Speaking of which, if you’re looking for a new food processor, read this article: The Best Food Processors For Pesto
Not everyone loves basil or has access to a fresh bunch in a pinch. Most home cooks these days are less committed to tradition and more opportunistic.
Any of the great substitutions for basil detailed previously can be swapped for the basil in this simple recipe.
- 1 large bunch or a handful of fresh basil
- 3 – 4 cloves of garlic
- ¼ cup of pine nuts
- ½ cup of Parmesan cheese, freshly grated
- 2 – 3 tablespoons of extra virgin olive oil
What is a good substitute for pine nuts in pesto?
Pine nuts bring a buttery flavor and creamy texture to pesto, so to replace it, you need something that will add a similar experience. Good options are walnuts, cashews, or raw almonds.
Some people even substitute with pecans.
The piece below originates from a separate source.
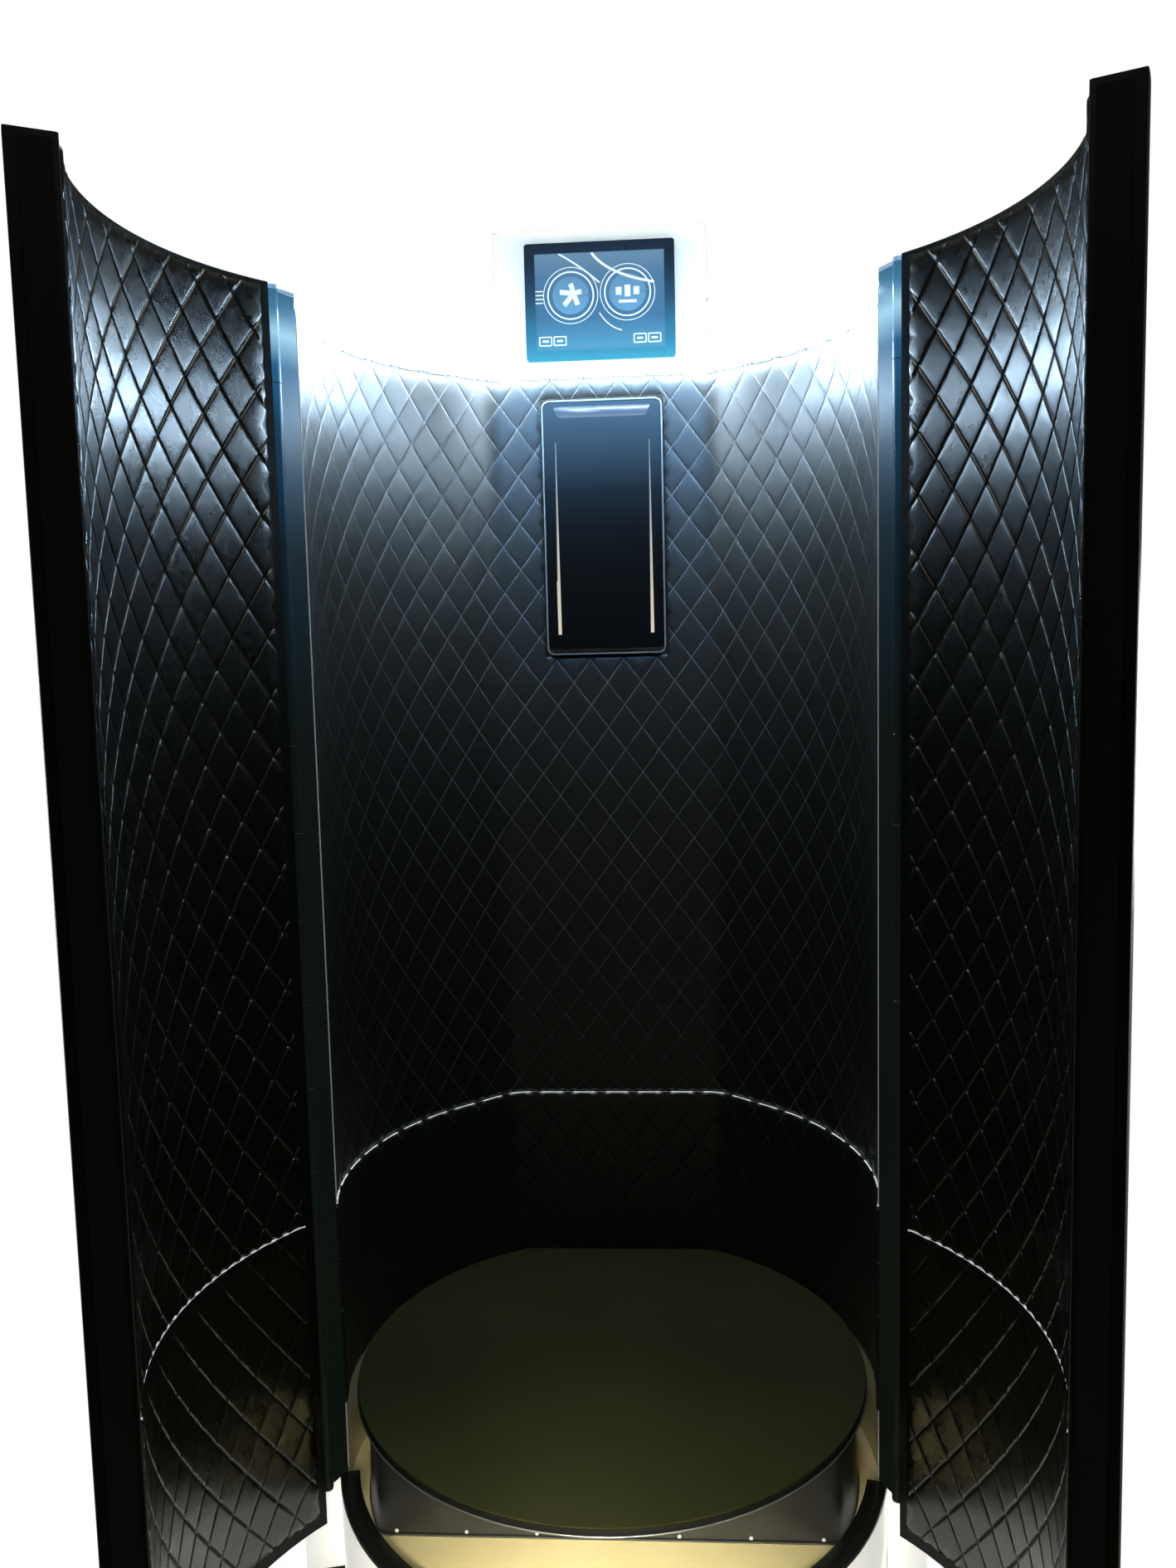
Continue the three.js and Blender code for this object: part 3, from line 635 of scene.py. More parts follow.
@dataclass
class WallLine(Line):
    """The quilting's inner face: flat behind the user, a bend, a straight and then round to the jamb."""

    radius: float
    back_y: float
    bend_radius: float
    bend_angle: float
    jamb_angle: float

    def __post_init__(self) -> None:
        """Works out the lengths of its stretches."""
        angle = math.radians(self.bend_angle)
        self.bend_y = self.back_y - self.bend_radius
        self.bend_x = (self.radius - self.bend_radius - self.bend_y * math.sin(angle)) / math.cos(angle)
        out = np.array([math.cos(angle), math.sin(angle)])
        self.straight_from = np.array([self.bend_x, self.bend_y]) + self.bend_radius * out
        self.straight_to = self.radius * out
        straight = float(np.linalg.norm(self.straight_to - self.straight_from))
        turn = math.pi / 2 - angle
        lengths = [self.bend_x, self.bend_radius * turn, straight,
                   self.radius * (angle + math.radians(self.jamb_angle))]
        self.stops = np.concatenate([[0.0], np.cumsum(lengths)])

    @property
    def half(self) -> float:
        """Length from the middle of the back to a jamb."""
        return float(self.stops[-1])

    def spot(self, s: np.ndarray) -> tuple[np.ndarray, np.ndarray]:
        """Points and normals; s is 0 at the middle of the back and positive to the right."""
        side = np.where(s < 0, -1.0, 1.0)
        d = np.abs(s)
        a0, a1, a2, a3 = self.stops[:4]
        angle = math.radians(self.bend_angle)
        turned = math.pi / 2 - np.clip(d - a1, 0, a2 - a1) / self.bend_radius
        around = angle - np.clip(d - a3, 0, None) / self.radius
        theta = np.where(d < a3, turned, around)
        normal = np.stack([np.cos(theta), np.sin(theta)], 1)
        flat = np.stack([np.clip(d, a0, a1), np.full_like(d, self.back_y)], 1)
        bend = np.array([self.bend_x, self.bend_y]) + self.bend_radius * normal
        share = np.clip((d - a2) / (a3 - a2), 0, 1)[:, None]
        straight = self.straight_from + (self.straight_to - self.straight_from) * share
        point = np.where((d <= a1)[:, None], flat, np.where((d <= a2)[:, None], bend,
                         np.where((d <= a3)[:, None], straight, self.radius * normal)))
        mirror = np.stack([side, np.ones_like(side)], 1)
        return point * mirror, normal * mirror


@dataclass
class DoorLine(Line):
    """A door's inner face, turned open about its hinge. Flat X is 0 on the X axis of the shut door."""

    side: int
    radius: float
    hinge: tuple[float, float]
    open_degrees: float

    def at(self, degrees: float) -> float:
        """The place along the line at an angle in front of the X axis."""
        return self.side * self.radius * math.radians(degrees)

    def span(self, start: float, end: float) -> tuple[float, float]:
        """Two angles as a low and a high place along the line."""
        low, high = sorted((self.at(start), self.at(end)))
        return low, high

    def turn(self, points: np.ndarray, about: Sequence[float] = (0, 0)) -> np.ndarray:
        """Points or directions turned by the door's opening."""
        angle = math.radians(self.side * self.open_degrees)
        c, s = math.cos(angle), math.sin(angle)
        rel = points - np.array(about)
        return np.stack([rel[:, 0] * c - rel[:, 1] * s, rel[:, 0] * s + rel[:, 1] * c], 1) + np.array(about)

    def spot(self, s: np.ndarray) -> tuple[np.ndarray, np.ndarray]:
        """Points and normals of the open door."""
        theta = self.side * s / self.radius
        normal = np.stack([self.side * np.cos(theta), -np.sin(theta)], 1)
        return self.turn(self.radius * normal, self.hinge), self.turn(normal)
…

Peanuts, in general, have too much signature flavor to make a good substitute but if you soak raw peanuts, they actually work quite well.
What is a red pesto substitute?
Red pesto is a blend of garlic, basil, olive oil, pine nuts, Parmesan cheese and, the signature ingredient, sun-dried tomatoes.
If you don’t have the sun-dried tomatoes you can substitute for any other form of pesto that you can create, and if you’d like it to be red, you might consider using fresh or marinated tomatoes, or roasted red peppers, or even roasted carrots for some added richness.
Marinated artichoke hearts or capers will also give a nice briny flavor, but without the red.
Can you make pesto without garlic?
You can make pesto without garlic if you have a sensitivity or intolerance to it for any reason, but it is a big part of the flavor.
You can simply remove it from the recipe, but it might be a good idea to add in some other ingredient that is packed with a flavor you love, such as caramelized onion (which would taste AMAZING in pasta).
However, if you simply don’t have any fresh garlic, you can also consider dried or minced garlic or even a little bit of garlic salt or other spice mix that includes garlic in its list of ingredients.